2. Le sourire, certes n'est pas le propre de l'homme contrairement au rire (signe d'esprit). Car il exprime une certaine détente du corps (que l'on peut constater chez certains animaux supérieurs). Cependant, sourire ne consiste pas à montrer les dents dans une anticipation au combat par la menace ou à la consommation, par la satisfaction. Le sourire d'amour marque la continuité du regard par la détente du visage qui ne dévisage plus l'autre comme une proie, une menace ou un obstacle, mais qui l'envisage sereinement. Dans le sourire amoureux, l'horizon s'éclaircit et s'éclaire en une troisième processualité phénoménologique.

3. L'amour se déploie sous le geste de la caresse qui marque, plus que son étymologie pure (caro, chair), la synthèse effectuée entre l'esprit qui confère le sens et le corps en la sensibilité duquel il s'investit et s'incarne, se fait chair, chiasme et entrecroisement sublime. Ce triple dépliement phénoménologique de l'amour nous montre, au moins nous suggère, que l'amour est ouverture et non pas clôture. En ce sens l'amour n'est jamais le Tout, comme voudraient nous le persuader les philosophies totalisantes et théologiques.
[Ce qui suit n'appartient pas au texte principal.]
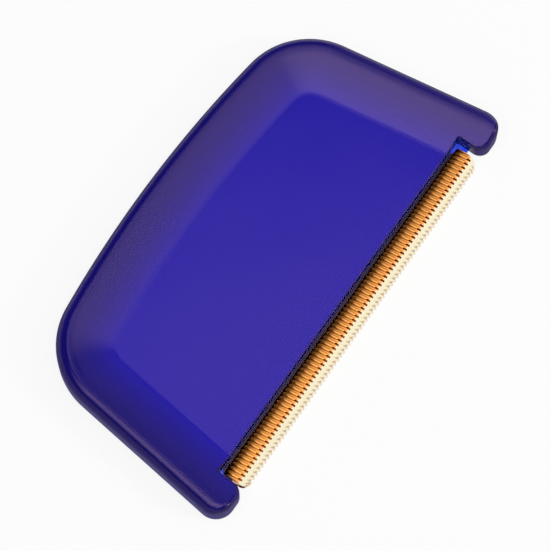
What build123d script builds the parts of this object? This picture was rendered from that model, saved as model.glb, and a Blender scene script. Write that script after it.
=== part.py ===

Il est au contraire l'Autre, toujours présent, et renaissant du Tout — image mutilée du Pouvoir — comme le Phénix renaît de son incinération, Dionysos de sa lacération / dislocation, et Jésus de sa crucifixion. En son apérité même, en sa fracture inconcussible et inamissible d'être, il déploie sa complétude en une déhiscence énigmatique. Ainsi l'amour est-il toujours-déjà là comme im-pensé, non encore dé-claré et dé-couvert. Il demeure en attente dynamique de sa propre révélation ou apocalyse par l'Esprit qui toujours s'ouvre, cherche, s'inquiète de sa propre essence im-pensée, qui est Amour de Soi en son Idée.

Christophe Steinlein (septembre 2000).